At BRIGHTSCOUT, we help B2B SaaS teams use strategic design to align product, UX, and engineering into systems that scale, not surfaces that break under pressure.

As your product grows, will your systems scale with it or hold it back? Let’s talk and build what’s next.

FAQs

What are scalable digital product experiences?

Scalable digital product experiences maintain usability, performance, and consistency as products grow in users, features, and teams. They rely on systems such as component libraries, APIs, and performance monitoring rather than one-off solutions, allowing products to scale without degrading user trust or experience quality.

When should companies start designing for scalability?

Companies should design for scalability from the earliest stages of product development. Foundational decisions around architecture, systems, and governance are significantly harder and more expensive to retrofit once growth exposes weaknesses and experience debt accumulates.

Why do digital products often fail at scale?

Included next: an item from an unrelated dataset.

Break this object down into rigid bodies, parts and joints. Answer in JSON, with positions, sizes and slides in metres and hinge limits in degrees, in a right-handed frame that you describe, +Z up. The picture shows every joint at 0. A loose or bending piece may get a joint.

Digital products fail at scale because early shortcuts compound into systemic debt. What feels efficient during early growth becomes fragile as complexity increases, leading to performance issues, inconsistent user experiences, slower delivery, and organizational drag.

How do design systems support scalable product growth?

Design systems support scalable product growth by creating consistency, speed, and shared decision-making across teams. Governed systems reduce duplication, prevent visual drift, and allow teams to build faster while maintaining experience quality as products scale.

Why is API-first architecture critical for scalable products?

API-first architecture is critical because it decouples frontend experiences from backend logic. This enables products to support new platforms, integrations, and future interfaces without re-architecting core systems as the business grows.

How does performance monitoring impact user experience at scale?

Automated performance monitoring protects user experience by identifying issues before users encounter them. At scale, proactive monitoring is essential to maintaining speed, reliability, and trust as traffic, data, and system complexity increase.